# River rock or pea gravel?



## class3204

I am going to be putting a kennel up and want to know which is better for flooring. I know the best is concrete but that is pretty expensive. My dog will not be in there for more than 3 hours at a time. Also any one who uses these 2 types of flooring whats the right way to install it so weeds and mud etc don't come through.


----------



## Pepper311

What about wood chips? That's what the dog park near use has and it holds up. I would not want to lay on rocks I would rather lay one wood chips. Then you can always replace them or add more.


----------



## msvette2u

We used concrete patio PAVERS. Sold @ home depot or Lowes.
Just lay them down so the edges go out a good 5-6" outside the edge of the kennels.


----------



## zyppi

Pea gravel is fine.

Make it thick (layers) enough that you can hose it down when you clean it.


----------



## onyx'girl

I would use pea gravel over wood chips. Wood will harbor insects and mold.
Pavers are fine if the dogs can't get their nails stuck in between. I know a couple dogs who've ripped nails on pavers. As far as laying on either surface, I'd get a Kuranda cot for the kennel.


----------



## OriginalWacky

I am seriously considering doing a good portion of our back yard with pea gravel so that I don't have to deal with the mud so much etc. I'm wondering if I were to lay out screen or small-spaced wire if that would work well to help keep it from sinking into the mudhole areas, or if I'm going to have to relandscape the whole yard (which is gonna be spendy!). I'll probably have to revamp my fencing as well to avoid them kicking the gravel all out onto the lawn and the neighbor's yard. Has anybody done something like this and taken pictures before/during/after?


----------



## onyx'girl

We have river rock in our landscaping, it stays put better than pea gravel and is about the same cost. But there are still area's where we have a hard time growing grass...so we extend out the rock. The dogs are so hard on the yard!


----------



## ksotto333

onyx'girl said:


> We have river rock in our landscaping, it stays put better than pea gravel and is about the same cost. But there are still area's where we have a hard time growing grass...so we extend out the rock. The dogs are so hard on the yard!

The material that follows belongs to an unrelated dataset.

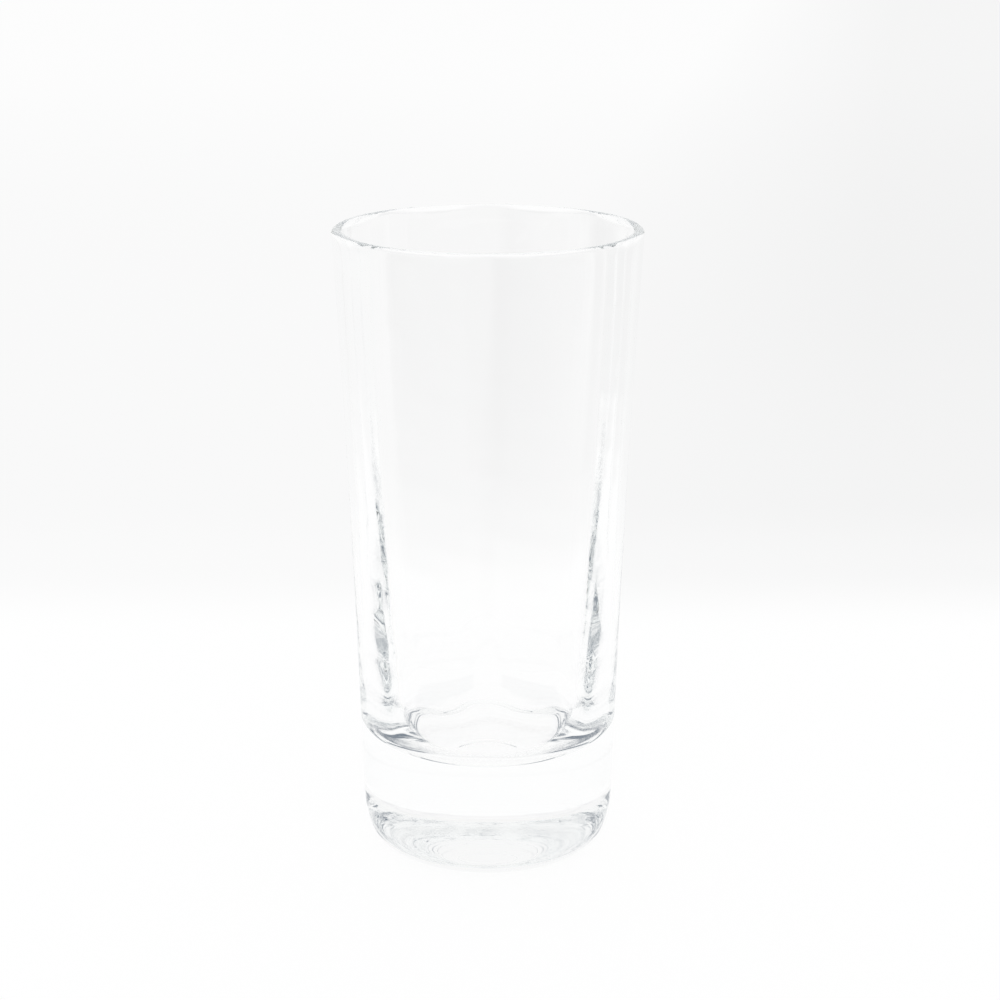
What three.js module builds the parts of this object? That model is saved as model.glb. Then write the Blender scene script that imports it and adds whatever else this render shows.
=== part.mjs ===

Love your rocks and pond, do your dogs go into the water?..we were contemplating, but thought it may end up being more of a pain than anything..


----------



## onyx'girl

Thanks!
No, they don't go in because the Koi will attack them. Kacie use to go in before the Koi grew large, and we used an invisible fence barrier system to train her to stay out. They do drink out of the skimmer~ 
now the Koi have the dogs trained!


----------



## OriginalWacky

onyx'girl said:


> We have river rock in our landscaping, it stays put better than pea gravel and is about the same cost. But there are still area's where we have a hard time growing grass...so we extend out the rock. The dogs are so hard on the yard!


Do the dogs run and play on the rocks? Because the area I'd be putting it in is right where the dogs are usually running and playing, which is why I was thinking pea gravel would be better (as long as it was nice and smooth). Plus, easier to clean up poo, because I could use something like a mini soil rake to scoop, almost like a cat litter box scoop. Or maybe a garden claw cultivator would work better. Anyway, being able to pick up solid waste easily, and rinse away liquid waste would be a big advantage.


----------



## onyx'girl

Can you teach them to go in a 'litterbox' w/ play sand? That may be easier to clean up than rock. Then you can have the pea gravel in the rest of the run.
My dogs do charge thru the river rock, but they also have grass, woods, concrete and wood decking in our backyard(acre fenced in), it isn't limited to rock surface. 
Another option is pulverized rubber mulch. But make sure it isn't from tires that are corded and that your dogs aren't the type to eat everything and anything. Playground Rubber Mulch


----------



## OriginalWacky

onyx'girl said:


> Can you teach them to go in a 'litterbox' w/ play sand? That may be easier to clean up than rock. Then you can have the pea gravel in the rest of the run.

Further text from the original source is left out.